Monday, May 19, 2008

the core

Walk through most any Detroit neighborhood, and you can quite easily purchase a soda, a candy bar. But not an apple. For that you need a car, or, the alternative--the time to wait for a bus to the edge of the city to a suburban supermarket.
Easy access to easy food is what we as a nation leave to Detroit and to so many of our inner cities. The cumulative effects of this are manifold--from childhood obesity, to lack of choice, from the loss of a connection to culturally significant foods to an abrogation of the bond between people and place.
Walk a few blocks parallel to the major streets in Detroit and a potential solution to these concerns is visible. Through hard work, residents of many Detroit neighborhoods are answering their concerns through gardens. Breaking rough ground to plant delicate seeds is an act that requires nourishment and nurturing. The fruits (or vegetables) of this willingness to wrestle something fantastic and vital out of what has been left to decay is a creative act that, like other art forms, is often relegated or isolated as a luxury, while in fact it is central to culture.
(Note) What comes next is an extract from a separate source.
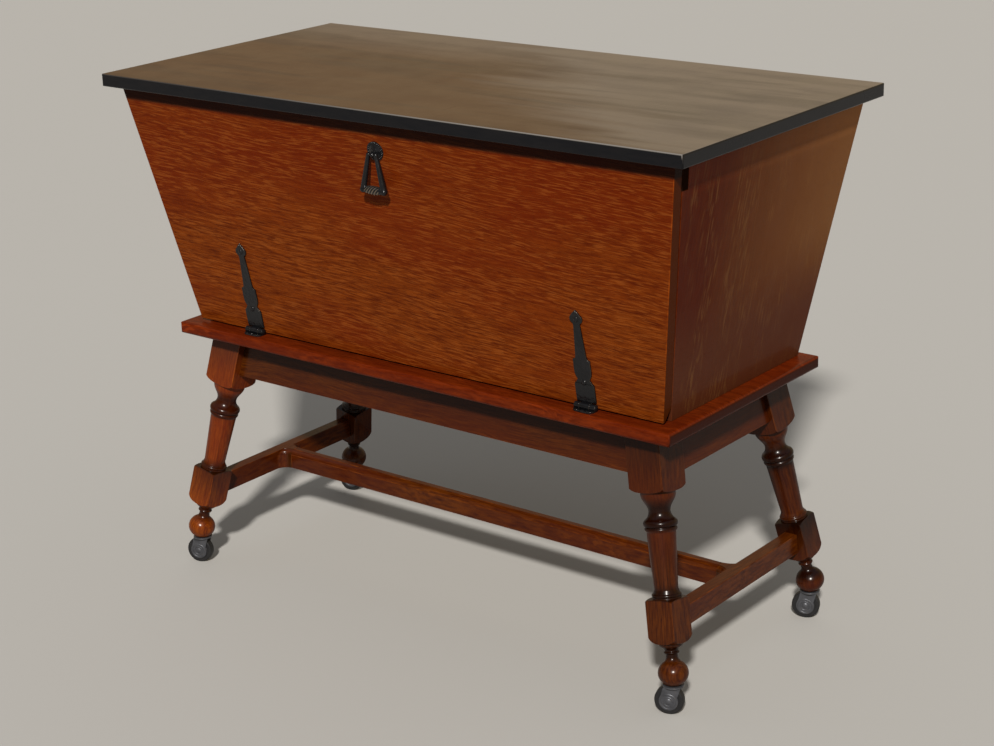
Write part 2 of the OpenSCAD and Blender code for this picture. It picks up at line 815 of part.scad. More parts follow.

This direct action--the creation of productive and beautiful fields that provide the nourishment of urban agriculture is not only measured through the crops produced, but the creation of neighborhood gathering places, the transformation from abandonment to visual and cultural plentitude. The problems and its solutions are systemic. The cultural changes that accompany food revolutions can be harvested if they are cultivated from the ground up.